Top UK university replaces portraits of bearded white scholars with ethnic minorities and women

The Institute of Psychiatry, Psychology and Neuroscience is planning to have more BAME (Black, Asian and minority ethnic) portraits, replacing depictions of white faculty staff members in the main entrance hall.

Professor Patrick Leman, the institute’s dean of education based at King’s College London, said this was aimed at preventing current teaching from being too “intimidating” for ethnic minorities.

The dean added that the portraits were “almost entirely white middle-aged men” and more up-to-date scholars would replace them, making the educational establishment less “alienating” for students from a diverse cultural background.

Professor Leman denied that the original busts would be disposed of. “It’s not that we’re throwing anything into the bin,” he told the The Daily Telegraph.

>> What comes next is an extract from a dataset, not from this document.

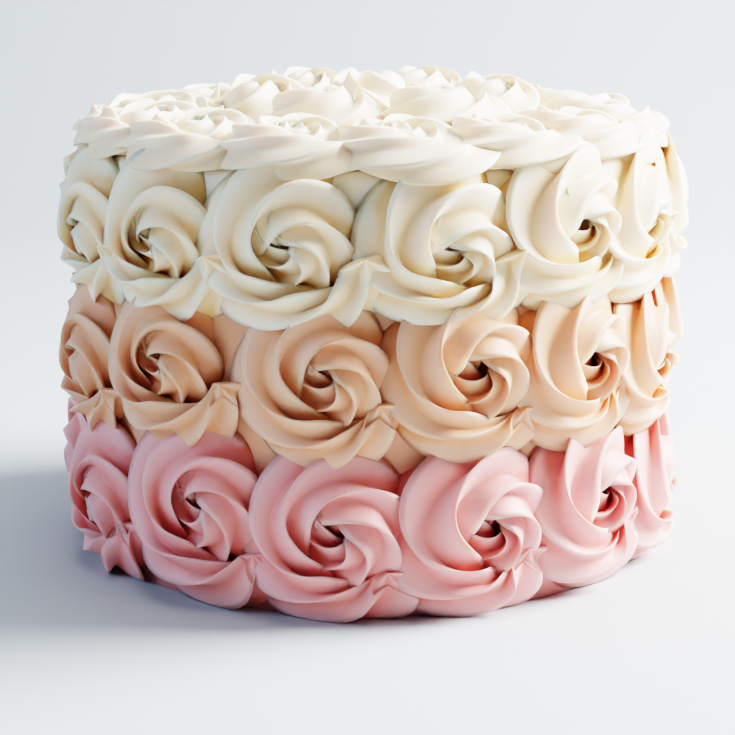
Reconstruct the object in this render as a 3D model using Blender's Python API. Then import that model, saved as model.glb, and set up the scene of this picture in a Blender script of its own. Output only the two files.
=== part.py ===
"""A round layer cake, iced all over and covered in piped buttercream rosettes.

Blender 4.5 Python, metres, +Z up. The origin is the centre of the cake's flat base.
The front faces -Y. An azimuth is measured round the cake from the front, towards +X.
Each rosette is one body. It is drawn on a flat sheet first, x to the right, y up and h off
the icing, and is then wrapped round the side of the cake or laid on its top.
"""

import math
import random

import bmesh
import bpy
from mathutils import Vector

# The iced cake under the rosettes
BODY_RADIUS = 0.1035
BODY_HEIGHT = 0.152
BODY_SIDES = 48
BODY_EDGE_ROUND = 0.004
BODY_DOME_RISE = 0.005
BODY_DOME_RINGS = (0.55,)

# Clearances: between a rosette and the icing under it, and between two rosettes
BED_GAP = 0.0006
SEAM_GAP = 0.0004

# The star nozzle has six points, so a rosette has six crests with a flute after each
POINTS = 6
SPOKES = 2 * POINTS
SPOKE_TURN = 2.0 * math.pi / POINTS

# From the rim to the eye, for each ring: its share of the radius, how far the crests have
# turned in degrees, and the heights of crest and flute as shares of the rosette's depth.
# The rope's outer turn ends at the fifth ring, and the bud inside it is lower.
RINGS = (
    (1.00, 0, 0.38, 0.26),
    (0.91, 28, 0.70, 0.40),
    (0.78, 62, 0.92, 0.58),
    (0.64, 98, 1.00, 0.66),
    (0.52, 132, 0.98, 0.72),
    (0.43, 160, 0.70, 0.52),
    (0.30, 205, 0.86, 0.50),
    (0.16, 255, 0.74, 0.44),
)
RIM_RINGS = 2
EYE_SHARE = 0.40
FLUTE_PULL_IN = 0.94
BASE_SHARE = 0.93
INNER_BASE_SHARE = 0.46

# The rope of icing ends in a drawn-up tip; past the tip it lies one turn further in and lower
TIP_RING = 1
TIP_HEIGHT = 0.95
STEP_IN = 0.12
STEP_DOWN = 0.22

# Rows round the side. The six azimuths are the rosettes of the front; the others are spread
# evenly over the rest of the row.
ROW_COUNT = 13
ROWS = {
    "bottom": {
        "height": 0.0285,
        "radius": 0.0300,
        "depth": 0.0138,
        "azimuths": (-64.2, -34.8, -7.0, 17.1, 44.4, 68.0),
        "colour": "pink_icing",
    },
    "middle": {
        "height": 0.0800,
        "radius": 0.0295,
        "depth": 0.0136,
        "azimuths": (-68.2, -37.6, -10.9, 15.2, 40.3, 62.0),
        "colour": "peach_icing",
    },
    "upper": {
        "height": 0.1290,
        "radius": 0.0300,
        "depth": 0.0142,
        "azimuths": (-66.4, -39.9, -13.6, 12.2, 36.1, 58.5),
        "colour": "cream_icing",
    },
}
ROW_SEAMS = (0.0, 0.0543, 0.1045, 0.1515)
TAIL_ANGLE = math.radians(-20)
TAIL_JITTER = math.radians(9)

# Rings on the top: one that hangs over the edge, one inside it, and a single middle rosette.
# Each ring keeps between its inner and outer seams, given as distances from the axis.
TOP_RINGS = {
    "crown": {
        "count": 13,
        "azimuths": (-70.0, -44.0, -17.5, 7.0, 31.5, 57.0),
        "centre": 0.0885,
        "radius": 0.0270,
        "depth": 0.0150,
        "inner_seam": 0.0645,
        "outer_seam": 0.1160,
    },
    "inner": {
        "count": 6,
        "azimuths": (-80.0, -22.0, 35.0),
        "centre": 0.0435,
        "radius": 0.0245,
        "depth": 0.0158,
        "inner_seam": 0.0205,
        "outer_seam": 0.0622,
    },
    "middle": {
        "count": 1,
        "azimuths": (0.0,),
        "centre": 0.0,
        "radius": 0.0203,
        "depth": 0.0155,
    },
}

# Linear base colours of the buttercream
COLOURS = {
    "crumb_coat": (0.86, 0.66, 0.44),
    "cream_icing": (0.90, 0.80, 0.63),
    "peach_icing": (0.88, 0.60, 0.42),
    "pink_icing": (0.82, 0.38, 0.36),
}
ROUGHNESS = 0.45


def clear_scene():
    for obj in list(bpy.data.objects):
        bpy.data.objects.remove(obj)


def icing_material(name):
    material = bpy.data.materials.get(name)
    if material:
        return material
    material = bpy.data.materials.new(name)
    material.use_nodes = True
    shader = material.node_tree.nodes["Principled BSDF"]
    shader.inputs["Base Color"].default_value = (*COLOURS[name], 1.0)
    shader.inputs["Roughness"].default_value = ROUGHNESS
    shader.inputs["Metallic"].default_value = 0.0
    return material


def add_object(name, bm, colour):
    mesh = bpy.data.meshes.new(name)
    bm.to_mesh(mesh)
    bm.free()
    mesh.materials.append(icing_material(colour))
    obj = bpy.data.objects.new(name, mesh)
    bpy.context.scene.collection.objects.link(obj)


def dome_height(radius):
    """Height of the body's top at this distance from the axis."""
    share = min(1.0, radius / BODY_RADIUS)
    return BODY_HEIGHT + BODY_DOME_RISE * (1.0 - share * share)


def cake_body():
    """The iced layers: a straight wall, a rounded top edge and a slightly domed top."""
    edge_start = Vector((BODY_RADIUS, 0.0, BODY_HEIGHT - BODY_EDGE_ROUND))
    edge_centre = edge_start - Vector((BODY_EDGE_ROUND, 0.0, 0.0))
    outline = [Vector((0.0, 0.0, 0.0)), Vector((BODY_RADIUS, 0.0, 0.0))]
    for degrees in (0, 45, 90):
        angle = math.radians(degrees)
        outline.append(
            edge_centre + BODY_EDGE_ROUND * Vector((math.cos(angle), 0.0, math.sin(angle)))
        )
    for share in BODY_DOME_RINGS:
        radius = share * BODY_RADIUS
        outline.append(Vector((radius, 0.0, dome_height(radius))))
    outline.append(Vector((0.0, 0.0, dome_height(0.0))))

    bm = bmesh.new()
    verts = [bm.verts.new(point) for point in outline]
    edges = [bm.edges.new(pair) for pair in zip(verts, verts[1:])]
    bmesh.ops.spin(
        bm,
        geom=verts + edges,
        cent=(0.0, 0.0, 0.0),
        axis=(0.0, 0.0, 1.0),
        angle=2.0 * math.pi,
        steps=BODY_SIDES,
        use_merge=True,
    )
    bmesh.ops.remove_doubles(bm, verts=bm.verts, dist=1e-5)
    bmesh.ops.recalc_face_normals(bm, faces=bm.faces)
    add_object("cake_body", bm, "crumb_coat")


def held_inside(x, y, seams):
    """Draws a point in towards the eye until it is inside the seams with the neighbours."""
    share = 1.0
    for (across_x, across_y), limit in seams:
        towards = across_x * x + across_y * y
        if towards > limit - SEAM_GAP / 2.0:
            share = min(share, (limit - SEAM_GAP / 2.0) / towards)
    return x * share, y * share


def before_tip(angle, rosette):
    """How much of the rope's last turn is still to come at this angle, from 1 down to 0."""
    return 1.0 - ((angle - rosette["tail"]) % (2.0 * math.pi)) / (2.0 * math.pi)


def ring_point(rosette, angle, share, height):
    """A point on the rosette, smaller and lower where the rope has just passed its tip."""
    step = before_tip(angle, rosette) ** 2
    reach = rosette["radius"] * share * (1.0 - STEP_IN * share * step)
    x, y = held_inside(reach * math.cos(angle), reach * math.sin(angle), rosette["seams"])
    return x, y, rosette["depth"] * height * (1.0 - STEP_DOWN * share * step)


def rosette_rings(rosette):
    """The rings of points from rim to eye on the flat sheet, crest and flute in turn."""
    rings = []
    for ring, (share, turned, crest, flute) in enumerate(RINGS):
        points = []
        for spoke in range(SPOKES):
            angle = rosette["phase"] + 2.0 * math.pi * spoke / SPOKES + math.radians(turned)
            if spoke % 2:
                pull_in = FLUTE_PULL_IN if ring < RIM_RINGS else 1.0
                points.append(ring_point(rosette, angle, share * pull_in, flute))
            elif ring == TIP_RING and before_tip(angle, rosette) < 1.0 / POINTS:
                points.append(ring_point(rosette, angle, share, TIP_HEIGHT))
            else:
                points.append(ring_point(rosette, angle, share, crest))
        rings.append(points)
    return rings


def rosette_bmesh(rosette, place):
    """The closed body of one rosette. place takes a point of the flat sheet to the cake."""
    bm = bmesh.new()
    rings = [
        [bm.verts.new(place(*point)) for point in points] for points in rosette_rings(rosette)
    ]
    eye = bm.verts.new(place(0.0, 0.0, EYE_SHARE * rosette["depth"]))

    base = []
    inner_base = []
    for spoke in range(SPOKES):
        angle = rosette["phase"] + 2.0 * math.pi * spoke / SPOKES
        base.append(bm.verts.new(place(*ring_point(rosette, angle, BASE_SHARE, 0.0))))
        if spoke % 2 == 0:
            inner = ring_point(rosette, angle, INNER_BASE_SHARE, 0.0)
            inner_base.append(bm.verts.new(place(*inner)))
    root = bm.verts.new(place(0.0, 0.0, 0.0))

    for outer, inner in zip([base] + rings, rings):
        for spoke in range(SPOKES):
            following = (spoke + 1) % SPOKES
            bm.faces.new((outer[spoke], outer[following], inner[spoke]))
            bm.faces.new((outer[following], inner[following], inner[spoke]))
    for spoke in range(SPOKES):
        bm.faces.new((rings[-1][spoke], rings[-1][(spoke + 1) % SPOKES], eye))

    for corner in range(POINTS):
        following = (corner + 1) % POINTS
        first, between, last = (base[(2 * corner + k) % SPOKES] for k in range(3))
        bm.faces.new((between, first, inner_base[corner]))
        bm.faces.new((between, inner_base[corner], inner_base[following]))
        bm.faces.new((last, between, inner_base[following]))
        bm.faces.new((inner_base[following], inner_base[corner], root))
    return bm


def whole_ring(front, count):
    """Azimuths of a whole ring: those of the front, then the others evenly over the rest."""
    hidden = count - len(front)
    gap = (front[0] + 360.0 - front[-1]) / (hidden + 1)
    return list(front) + [front[-1] + gap * (k + 1) for k in range(hidden)]


def half_gaps(azimuths, k):
    """Half the turn back to the rosette before this one, and on to the one after it."""
    before = (azimuths[k] - azimuths[k - 1]) % 360.0
    after = (azimuths[(k + 1) % len(azimuths)] - azimuths[k]) % 360.0
    return math.radians(before) / 2.0, math.radians(after) / 2.0


def wrapped_round_side(azimuth, height):
    """Takes the flat sheet to the side of the cake, bent to its curve."""

    def place(x, y, h):
        turn = math.radians(azimuth) + x / BODY_RADIUS
        radius = BODY_RADIUS + BED_GAP + h
        return Vector((radius * math.sin(turn), -radius * math.cos(turn), height + y))

    return place


def laid_on_top(azimuth, centre):
    """Takes the flat sheet to the top of the cake, its y pointing away from the axis."""
    turn = math.radians(azimuth)
    outwards = Vector((math.sin(turn), -math.cos(turn), 0.0))
    sideways = Vector((math.cos(turn), math.sin(turn), 0.0))

    def place(x, y, h):
        flat = outwards * (centre + y) - sideways * x
        return flat + Vector((0.0, 0.0, dome_height(flat.length) + BED_GAP + h))

    return place


def pipe_rows(draw):
    for row, (name, spec) in enumerate(ROWS.items()):
        azimuths = whole_ring(spec["azimuths"], ROW_COUNT)
        for k, azimuth in enumerate(azimuths):
            before, after = half_gaps(azimuths, k)
            rosette = {
                "radius": spec["radius"],
                "depth": spec["depth"] * draw.uniform(0.95, 1.05),
                "phase": draw.uniform(0.0, SPOKE_TURN),
                "tail": TAIL_ANGLE + draw.uniform(-TAIL_JITTER, TAIL_JITTER),
                "seams": (
                    ((1.0, 0.0), after * BODY_RADIUS),
                    ((-1.0, 0.0), before * BODY_RADIUS),
                    ((0.0, 1.0), ROW_SEAMS[row + 1] - spec["height"]),
                    ((0.0, -1.0), spec["height"] - ROW_SEAMS[row]),
                ),
            }
            bm = rosette_bmesh(rosette, wrapped_round_side(azimuth, spec["height"]))
            add_object(f"rosette_{name}_{k + 1:02d}", bm, spec["colour"])


def ring_seams(spec, azimuths, k):
    """On the top the seams are planes through the axis, and one on each side of the ring."""
    if spec["count"] == 1:
        return ()
    centre = spec["centre"]
    before, after = half_gaps(azimuths, k)
    return (
        ((math.cos(before), -math.sin(before)), centre * math.sin(before)),
        ((-math.cos(after), -math.sin(after)), centre * math.sin(after)),
        ((0.0, -1.0), centre - spec["inner_seam"]),
        ((0.0, 1.0), spec["outer_seam"] - centre),
    )


def pipe_top(draw):
    for name, spec in TOP_RINGS.items():
        azimuths = whole_ring(spec["azimuths"], spec["count"])
        for k, azimuth in enumerate(azimuths):
            rosette = {
                "radius": spec["radius"],
                "depth": spec["depth"] * draw.uniform(0.94, 1.06),
                "phase": draw.uniform(0.0, SPOKE_TURN),
                "tail": draw.uniform(0.0, 2.0 * math.pi),
                "seams": ring_seams(spec, azimuths, k),
            }
            bm = rosette_bmesh(rosette, laid_on_top(azimuth, spec["centre"]))
            add_object(f"rosette_top_{name}_{k + 1:02d}", bm, "cream_icing")


def main():
    clear_scene()
    draw = random.Random(7)
    cake_body()
    pipe_rows(draw)
    pipe_top(draw)


main()
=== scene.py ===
import math
import bmesh
import bpy
import numpy as np
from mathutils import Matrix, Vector


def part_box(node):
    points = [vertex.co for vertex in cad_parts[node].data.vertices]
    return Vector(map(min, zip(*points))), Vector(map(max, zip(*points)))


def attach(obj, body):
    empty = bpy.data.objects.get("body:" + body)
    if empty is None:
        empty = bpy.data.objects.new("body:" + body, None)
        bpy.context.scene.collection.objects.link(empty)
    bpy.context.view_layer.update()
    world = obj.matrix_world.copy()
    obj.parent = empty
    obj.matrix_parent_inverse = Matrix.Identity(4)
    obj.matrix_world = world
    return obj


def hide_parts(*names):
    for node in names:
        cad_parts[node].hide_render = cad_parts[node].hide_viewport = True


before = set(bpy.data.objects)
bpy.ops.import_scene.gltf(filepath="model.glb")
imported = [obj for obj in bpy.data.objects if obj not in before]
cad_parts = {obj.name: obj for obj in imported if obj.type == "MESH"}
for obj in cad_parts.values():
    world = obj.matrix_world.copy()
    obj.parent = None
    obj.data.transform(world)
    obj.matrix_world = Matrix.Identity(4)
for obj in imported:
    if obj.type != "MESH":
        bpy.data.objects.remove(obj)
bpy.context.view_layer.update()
mm = 0.001

# The cake that the icing sits on, read from the frame: its side, its top edge and its dome
bodyLow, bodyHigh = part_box("cake_body")
cake = {
    "radius": bodyHigh[0],
    "edge": 0.152,  # height where the side ends
    "edgeRound": 0.004,
}
cake["domeRise"] = bodyHigh[2] - cake["edge"]


def domeHeight(r):
    share = np.minimum(1.0, r / cake["radius"])
    return cake["edge"] + cake["domeRise"] * (1.0 - share**2)


# Camera: at the photograph's height and distance, looking slightly down at the front
view = {
    "distance": 0.750,
    "height": 0.2335,
    "tiltDown": 12.76,  # degrees
    "lens": 97.85,
    "shiftX": -0.0048,
}


def addCamera():
    camera = bpy.data.objects.new("camera", bpy.data.cameras.new("camera"))
    bpy.context.scene.collection.objects.link(camera)
    camera.location = (0.0, -view["distance"], view["height"])
    camera.rotation_euler = (math.radians(90.0 - view["tiltDown"]), 0.0, 0.0)
    camera.data.lens = view["lens"]
    camera.data.shift_x = view["shiftX"]
    camera.data.clip_start = 0.01
    bpy.context.scene.camera = camera


addCamera()
print("camera placed")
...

Rather, these portraits would be moved and rehung in less prominent college locations.

The move was attacked by Sam Barrett, president of the King’s Conservative Association, saying it was “political correctness gone mad”.

The bronze bust of Dr Henry Maudsley is believed to be one of the subjects Professor Leman aimed his comments at.

Maudsley donated funds to help build the Institute in 1924. A controversial figure, in his book Insanity and Its Treatment, the psychiatrist attacked his own  profession, dismissing what he saw as pretensions to cure the insane. Maudsley was condemned and ostracised by former colleagues.

A future policy of the institute aims to include recent research from Africa, Asia and other parts of the world, said Professor Leman. He added that the college student body was in support of his efforts.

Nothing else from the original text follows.